[What is being asked]:
Print, exactly as they stand, the lines from the start of the listing to the line containing "ring's thick core", inclusive.

[Provided records]:
[Begin]

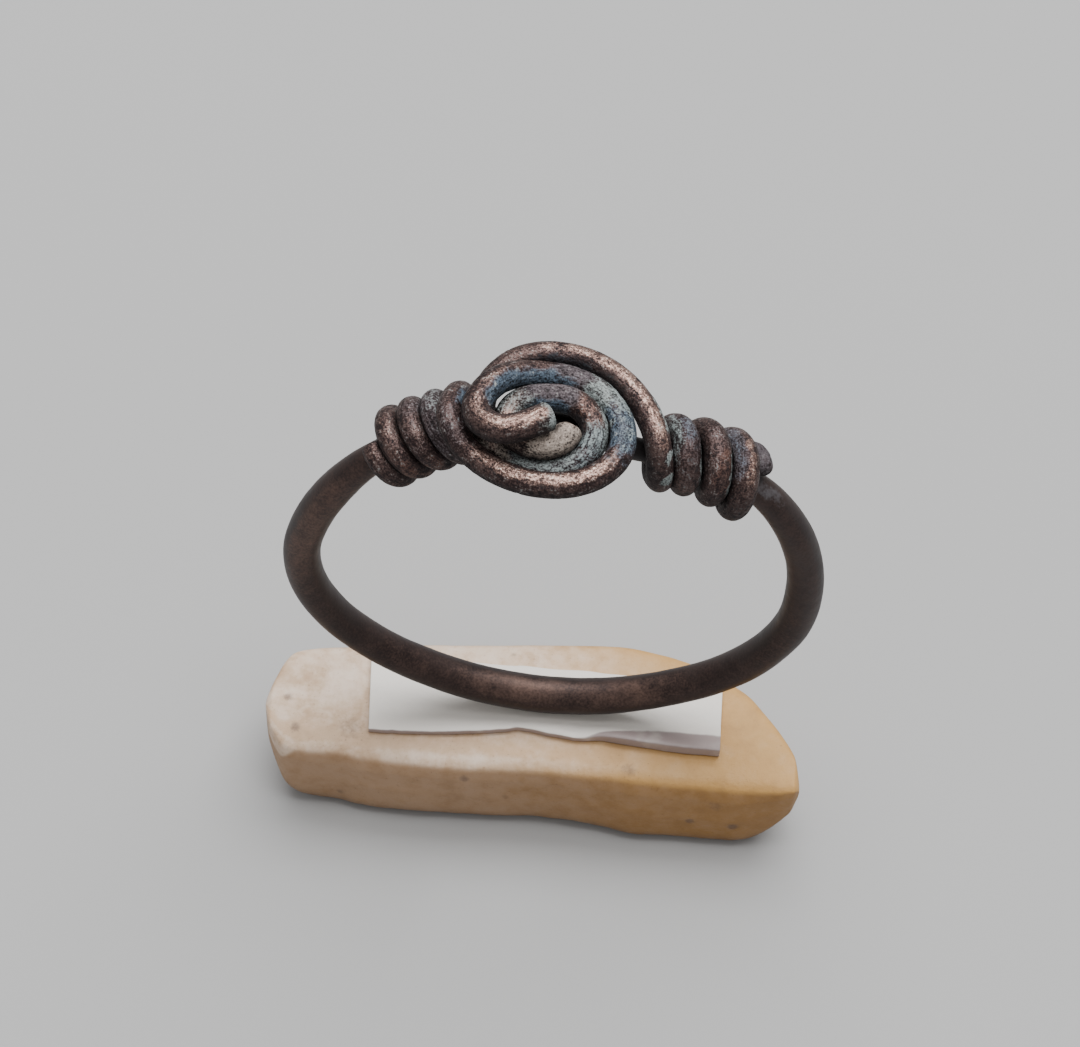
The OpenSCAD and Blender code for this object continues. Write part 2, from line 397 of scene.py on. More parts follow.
@dataclass
class Hoop:
    """The ring's thick core wire, a hoop with a few soft dents that stands on its edge."""

    radius: float = 10.0
    thickness: float = 1.5
    stations: int = 1000
    sides: int = 64
    # How far the dents and the fine grain go in or out
    dent: float = 0.022
    grain: float = 0.0035
    row_angle: float = 15.0
    # At every row_angle degrees from +X: change of radius, shift away from the viewer, change of wire radius
    rows: Array = field(default_factory=lambda: np.array([
        [-0.10, 0.00, 0.00], [-0.07, 0.00, -0.03], [0.09, 0.00, -0.075], [0.22, 0.05, -0.17],
        [0.10, 0.10, -0.28], [-0.24, -0.14, -0.3], [-0.12, 0.27, -0.22], [0.15, 0.32, -0.22],
        [0.14, 0.29, -0.22], [0.07, 0.09, -0.165], [-0.06, 0.01, -0.05], [-0.05, 0.00, -0.01],
        [0.09, 0.00, 0.00], [0.10, 0.00, 0.00], [-0.01, 0.00, 0.00], [-0.14, 0.00, 0.00],
        [-0.20, 0.00, 0.02], [-0.12, 0.00, 0.03], [-0.03, 0.00, 0.03], [0.00, 0.00, 0.02],
        [-0.03, 0.00, 0.00], [0.06, 0.00, 0.00], [0.07, 0.00, 0.00], [0.03, 0.00, 0.00]]))
    # Painted shade lies in the soot patches, under the swirl and along both edges of the side that shows; the
    # rubbed patches are wear with painted sheen
    patches: tuple[Patch, ...] = film_patches(Stretch.HOOP, {
        Film.RUBBED_AND_HIGHLIGHT: [(145, 190, -75, 66, 0.48, 25), (222, 236, -135, 60, 0.25, 12),
                      (255, 274, -158, 62, 0.75, 22), (285, 305, -150, 60, 0.5, 12),
                      (330, 350, -110, 50, 0.2, 16)],
        Film.GREY: [(40, 50, -32, 40, 1.0)],
        Film.SOOT_AND_SHADE: [(64, 112, 0, 180, 1.0)] + [
            (start, end, facing + turn, spread, strength, 20)
            for start, end, facing, spread, strength in ((-30, 46, 0, 62, 0.62), (315, 390, 0, 62, 0.62),
                                                         (150, 225, 0, 58, 0.6), (225, 315, -58, 56, 0.6))
            for turn in (0, 180)],
    })

    def __post_init__(self) -> None:
        """Works out the height of the hoop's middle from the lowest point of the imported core."""
        lowest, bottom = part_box("shank")[0].z / MM, self.rows[int(270 / self.row_angle)]
        self.middle_z = lowest + self.radius + self.thickness / 2 + bottom[0] + bottom[2]

    def row(self, angle: Array) -> Array:
        """Reads the table of dents at any angle.

        Args:
            angle: Degrees round the hoop.

        Returns:
            The three columns there, smooth from row to row and round the hoop.
        """
        place = np.asarray(angle, float) % 360 / self.row_angle
        first = np.floor(place).astype(int)
        a, b, c, d = (self.rows[(first + k) % len(self.rows)] for k in (-1, 0, 1, 2))
        return between(a, b, c, d, (place - first)[..., None])

    def wire(self, angle: Array) -> Array:
        """Gives the core's own radius at an angle."""
        return self.thickness / 2 + self.row(angle)[..., 2]

    def centre(self, angle: Array) -> Array:
        """Gives the core's centreline: a circle in the upright plane, pushed in, out or back by its dents.

        Args:
            angle: Degrees round the hoop.

        Returns:
            The points there, in millimetres.
        """
        row, turn = self.row(angle), np.radians(angle)
        away = self.radius + row[..., 0]
        return np.stack([away * np.cos(turn), row[..., 1], self.middle_z + away * np.sin(turn)], -1)

    def strand(self) -> Strand:
        """Gives the core as a bare centreline."""
        angle = np.arange(0, 360, 1.5)
        return Strand(self.centre(angle), self.wire(angle), np.radians(angle) * self.radius)

    def build(self, wound: list[Strand]) -> bpy.types.Object:
        """Sweeps the core's section round the hoop and presses soft dents into it.

        A point is centre(a) + r (cos b x outward + sin b x back), where r is the wire's radius and a
        cloudy field of about a millimetre pushes it in or out.

        Args:
            wound: The wires that lie on the core, which leave painted shade on it where they touch.

        Returns:
            The core's piece.
        """
        angle = np.arange(self.stations) * 360 / self.stations
        turn = np.radians(angle)[:, None]
        around = np.linspace(0, 2 * np.pi, self.sides, endpoint=False)
        outward = [np.cos(turn) * np.cos(around), np.sin(around) + 0 * turn, np.sin(turn) * np.cos(around)]
        normal = np.stack(outward, -1)
        rings = self.centre(angle)[:, None] + self.wire(angle)[:, None, None] * normal
        push = self.dent * (cloudy(rings, 1.6, 11) - 0.5) + self.grain * (cloudy(rings, 0.16, 12) - 0.5)
        rings = rings + 2 * push[..., None] * normal
        flat = rings.reshape(-1, 3)
        room = np.min([other.room(flat) for other in wound], axis=0).reshape(push.shape)
        facing = np.degrees(around) * np.ones_like(turn)
        masks = film_masks(self.patches, {Stretch.HOOP: angle}, facing, rings, 0.25)
        # Painted contact shade where the wound wires lie close to the core
        masks["soot_and_shade"] = np.maximum(masks["soot_and_shade"], 1 - step(room, 0.05, 0.4))
        return skin("ring_core", rings, masks, loop=True)

    def dress(self, wound: list[Strand], copper: bpy.types.Material) -> None:
        """Builds the core between the wires that lie on it and dresses it in its copper."""
        place(self.build(wound), "shank", "hoop_copper", copper)


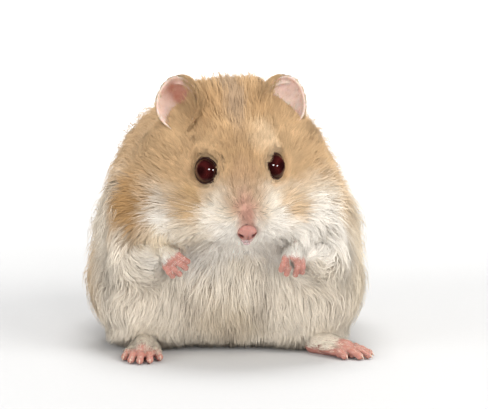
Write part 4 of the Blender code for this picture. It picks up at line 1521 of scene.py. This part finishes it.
def foot_point(side, x, y, z):
    """A place on the foot: x from the heel towards the toes, y across, z above the floor."""
    heel, angle = FOOT_PLACE[side]
    turn = math.radians(angle - 90)
    forward = np.array([math.cos(turn), math.sin(turn), 0])
    across = np.array([-forward[1], forward[0], 0])
    return pose_origin + heel + forward * x + across * y + np.array([0, 0, float(z)])


feet = {}
for side in SIDES:
    balls = string([foot_point(side, x, 0, z) for x, z, _ in FOOT_SOLE], [r for _, _, r in FOOT_SOLE], 0.4)
    turn = np.array(Matrix.Rotation(math.radians(FOOT_PLACE[side][1] - 90), 3, "Z"))
    balls.append((foot_point(side, 8.2, 0, 1.25), turn * np.array([2.4, 2.9, 1.25])))
    claws = []
    for across_foot, start, length, spread in TOES:
        lean = math.tan(math.radians(spread))
        stops = [foot_point(side, start - 3, across_foot * 0.7, 1.5)]
        for share, z, _ in TOE_SHAPE:
            reach = length * share
            stops.append(foot_point(side, start + reach, across_foot + reach * lean, z))
        balls += string(stops, [0.9] + [radius for _, _, radius in TOE_SHAPE])
        reach = length * 0.96
        for x, z, size in ((0.45, 0.62, 0.5), (1.0, 0.56, 0.5)):
            place = foot_point(side, start + reach * x, across_foot + reach * x * lean, z)
            balls.append((place, turn * np.array([size * 1.15, size, size * 0.9])))
        begin = foot_point(side, start + reach + 0.30, across_foot + (reach + 0.3) * lean, 0.98)
        end = foot_point(side, start + reach + 1.0, across_foot + (reach + 1.0) * lean, 0.24)
        claws.append(claw_mesh(begin, end, np.array([0, 0, 0.16]), 0.27))
    foot = fuse_balls("foot_" + side, balls, 0.15)
    points, triangles = read_mesh(foot.data)
    points[:, 2] = np.maximum(points[:, 2], 0.02)
    foot.data.vertices.foreach_set("co", (points * MM).astype(np.float32).ravel())
    foot.data.update()
    finish_piece(foot, "skin_pink", "hindfoot_" + side)
    finish_piece(join_meshes("foot_claws_" + side, claws, horn_paint), "skin_pink")
    feet[side] = (points, triangles)
    print("foot", side, "triangles", len(triangles))

# %% [markdown]
# ## Small hair
# Ears, hands and feet carry the finest hair of all: a pale down that hides little of the skin. It
# is combed and built with the same two steps as the coat, from its own short list of lengths.

# %% Grow down on a small part
def grow_down(name, hide, number, sparse, gather=0.35, flyaway=0.05, tone=1.0):
    """Tufts on a part of its own. Sparse says how thickly they stand at each point."""
    hide.scatter(number, hide.areas * sparse[hide.triangles].mean(1))
    tufts = comb(hide, gather=gather, longer=1.0, flyaway=flyaway)
    tufts["tone"] *= tone
    tufts["tip"][:, 2] = np.maximum(tufts["tip"][:, 2], LOWEST_HAIR)
    paper = unwrap(hide.points, hide.triangles, closed=True)
    coat_piece(name, hide, tufts, np.arange(number), paper, coat_paint)


# %% Down on the ears
DOWN_ON_EAR = 8000
for side, (points, triangles, axes, seat) in ears.items():
    local = (points - seat) @ axes
    normals = normals_of(points, triangles)
    inside = (local / EAR_RADII * ((normals @ axes) / EAR_RADII)).sum(1) < 0
    rim_share = smoothstep(0.8, -0.1, local[:, 1] / EAR_RADII[1])
    towards_middle = -SIDES[side] * local[:, 0] / EAR_RADII[0]
    inner_edge = smoothstep(0.15, 0.7, towards_middle + 0.3 * smoothstep(-2, -5, local[:, 2]))
    up_and_out = unit(local * (1, 0.0, 1) + (0, 0, 2.5))
    up_and_out += inner_edge[:, None] * (SIDES[side] * 0.5, -0.6, 0.3)
    lie = unit(up_and_out) @ axes.T
    length = np.where(inside, 1.1, 1.7) * (1 - 0.35 * rim_share) + 1.0 * inner_edge
    depth = np.where(inside, 0.16, 0.30) + 0.25 * inner_edge
    width = np.where(inside, 0.05, 0.075) + 0.06 * inner_edge
    sparse = np.where(inside, 0.10 + 0.25 * rim_share + 0.9 * inner_edge, 1.0 + 2.0 * inner_edge)
    ear = Hide(points, triangles, lie, length, depth, width)
    ear.shade_normals = unit(normals + inner_edge[:, None] * (0, -1.0, 0.8))
    grow_down("coat_ear_" + side, ear, DOWN_ON_EAR, sparse)

# %% Down on hands and feet
DOWN_ON_HAND, DOWN_ON_FOOT = 1200, 4000
FOOT_FUR = {"left": (9.0, 3.0), "right": (11.5, 5.0)}  # from the heel: where it ends, where it is full
for side, (points, triangles, axes, wrist) in hands.items():
    along_hand = ((points - wrist) @ axes)[:, 0]
    normals = normals_of(points, triangles)
    back = smoothstep(-0.5, 0.5, normals @ axes[:, 2])
    near_wrist = smoothstep(2.2, -0.3, along_hand)
    lie = np.tile(axes[:, 0], (len(points), 1))
    length, depth = 0.5 + 1.5 * near_wrist, 0.08 + 0.3 * near_wrist
    hand = Hide(points, triangles, lie, length, depth, 0.05 + 0.05 * near_wrist)
    share = (0.10 + back) * (0.08 + 1.2 * near_wrist**2)
    # The down on the hands is painted a tenth darker: painted shade, as the hands face the lamps more than
    # the fur around them.
    grow_down("coat_hand_" + side, hand, DOWN_ON_HAND, share, 0.4, tone=0.9)
for side, (points, triangles) in feet.items():
    heel, toes = foot_point(side, 0, 0, 0), foot_point(side, 14, 0, 0)
    forward = unit(toes - heel)
    along_foot = (points - heel) @ forward
    normals = normals_of(points, triangles)
    top = smoothstep(-0.25, 0.45, normals[:, 2])
    near_heel = smoothstep(*FOOT_FUR[side], along_foot)
    lie = np.tile(forward, (len(points), 1))
    length, depth = 0.6 + 1.3 * near_heel, 0.10 + 0.35 * near_heel
    foot = Hide(points, triangles, lie, length, depth, 0.055 + 0.06 * near_heel)
    share = top * (0.22 + near_heel)
    grow_down("coat_foot_" + side, foot, DOWN_ON_FOOT, share, flyaway=0.03)

# %% [markdown]
# ## Whiskers
# Whiskers are stiff single hairs that feel the way in the dark. They stand in rows on the pads
# beside the nose, point out and back, and taper to nothing. Most are pale, a few are dark.

# %% Whiskers
WHISKER_RINGS, WHISKER_SIDES = 9, 4
WHISKER_RADIUS = 0.018
WHISKER_ROWS, WHISKERS_IN_ROW = 4, 4
DARK_WHISKERS = 0.1
whisker_paint, tree, surface = new_material("whisker_paint", 0.35, 0.5)
dark = value_in(tree, "dark")
whisker_colour = mix_colours(tree, dark, (0.90, 0.84, 0.76, 1), (0.20, 0.12, 0.08, 1))
tree.links.new(whisker_colour, surface.inputs["Base Color"])
whiskers, shades = [], []
for sign in SIDES.values():
    for row in range(WHISKER_ROWS):
        for place in range(WHISKERS_IN_ROW):
            back = place / (WHISKERS_IN_ROW - 1)
            root = head_point(sign * (3.0 + 2.2 * back), -17.2 + 1.8 * back, -7.2 - 1.05 * row + 0.5 * back)
            length = (6.5 + 8.5 * back) * rng.uniform(0.8, 1.15)
            aim = np.array([sign * 1.0, -0.35 + 0.55 * back, 0.42 - 0.36 * row + rng.normal(0, 0.07)])
            aim = head_turn @ unit(aim)
            sag = head_turn @ np.array([0, 0.16, -0.10]) * length
            share = np.linspace(0, 1, WHISKER_RINGS)[:, None]
            spine = root + aim * length * share + sag * share**2
            size = WHISKER_RADIUS * (1 - 0.85 * share[:, 0])
            along = unit(np.gradient(spine, axis=0))
            side = unit(np.cross(along, (0, 0, 1.0)))
            up = np.cross(side, along)
            turns = full_turn(WHISKER_SIDES)
            rings = spine[:, None] + size[:, None, None] * (
                side[:, None] * np.cos(turns)[None, :, None] + up[:, None] * np.sin(turns)[None, :, None]
            )
            ends = (spine[:1] - aim * 0.3, spine[-1:] + along[-1:] * 0.1)
            points = np.concatenate([rings.reshape(-1, 3), *ends])
            whiskers.append((points, cover_rings(WHISKER_RINGS, WHISKER_SIDES)[:, ::-1]))
            shades.append(np.full(len(points), float(rng.random() < DARK_WHISKERS)))
piece = join_meshes("whiskers", whiskers, whisker_paint)
add_values(piece.data, "dark", np.concatenate(shades))
finish_piece(piece, "fur_cream")
print("whiskers:", len(whiskers))

# %% Size of the finished model
low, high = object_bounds()
print("finished model, mm:", [round(s / MM, 1) for s in high - low])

[End]

[Answer to this problem]:
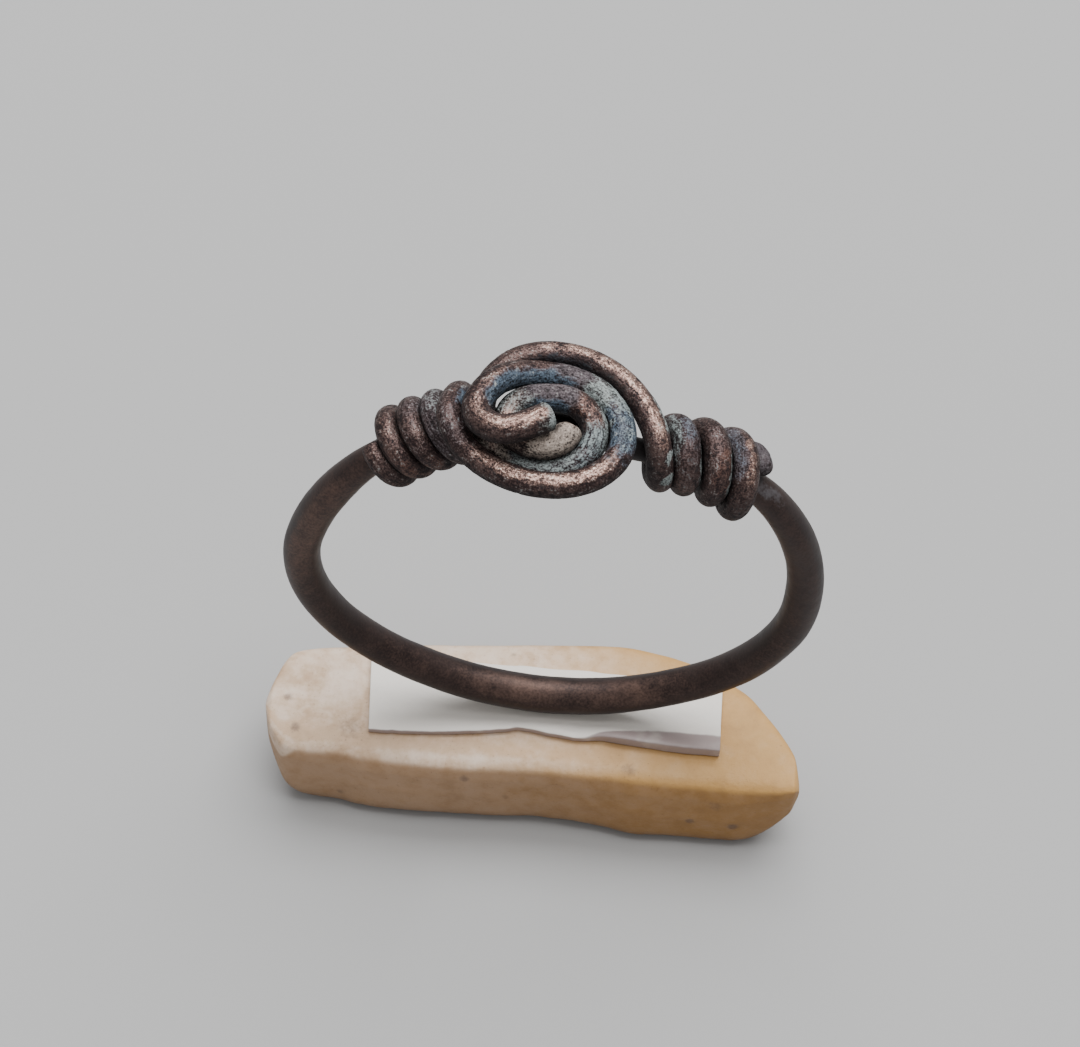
The OpenSCAD and Blender code for this object continues. Write part 2, from line 397 of scene.py on. More parts follow.
@dataclass
class Hoop:
    """The ring's thick core wire, a hoop with a few soft dents that stands on its edge."""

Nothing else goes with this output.